A pal of mine complained that even though we've pumped $600 billion into the banks, he still cannot get the loans he wants.  This has happened because now standards are higher.  On commercial loans they want more equity on the part of the borrower.  Why?  Because banks do not know when real estate prices will bottom, so they need more protection.

 

Where are the great new products that will drive the economy?  The iPhone is just a rehash of stuff that's been around with a kool keyboard, but I'm told it's just a toy, so far.  Electric cars are still a dream.  $10,000 for a battery is too much.

 

As I see it, there is no great recovery in the offing.  I see slow years ahead.  Bumping off the bottom with continued high unemployment.

 

In the News

 

Home values lower in the Schiller-Case Index

Korea detonates atomic bomb

Mortgage applications down 14.2%

Consumer confidence index up, reading jumped from 40.8 to 54.9

GM bondholders do not approve conversion plan

40 months inventory of homes over $700,000

Sales of existing homes up 2.9%

 

Cash

 

Hopefully, the market will shrug off the news about the UK, and the GM bankruptcy, the unemployment figures, and housing starts, and still hit 9,500 or 10,500.  But I think this is where Sisyphus starts huffing and puffing.  PE's are still too high.

By the way, Sisyphus sounds like he would fit in with the CEO, trader crowd.  Avaricious and deceitful, he was famous as the craftiest of men.  He seduced his niece, stole his brother’s throne, and betrayed Zeus’s secrets.  He felt he was a peer of the gods.  When Zeus had had enough, he forced Sisyphus to roll a boulder up a steep hill, but before he could reach the top, it rolled down again.  And to do this without end.
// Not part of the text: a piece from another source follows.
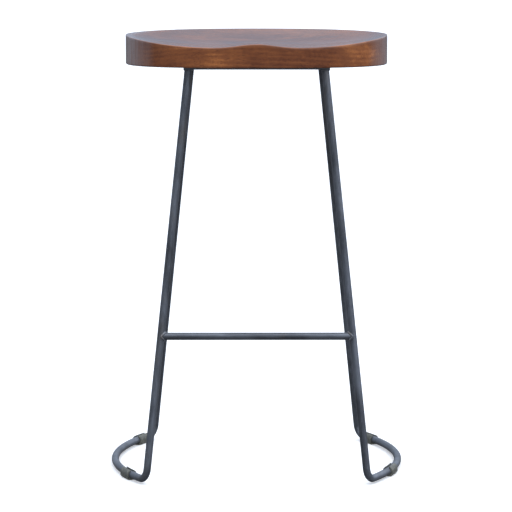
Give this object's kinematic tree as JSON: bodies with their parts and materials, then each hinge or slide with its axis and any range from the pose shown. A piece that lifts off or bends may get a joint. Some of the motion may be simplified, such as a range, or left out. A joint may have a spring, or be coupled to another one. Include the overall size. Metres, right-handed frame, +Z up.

I don't see many good choices for investors.  My take is most stocks will be headed down.  Cash sounds like a good idea about now.  I would be perfectly happy to be wrong about this.  I would love to see a strong recovery take hold.  I still own my fliers.  I haven't talked about them much, but they're still there and looking like they'll do what I expected them to do.  So, if there is a recovery, those long term stocks will protect me.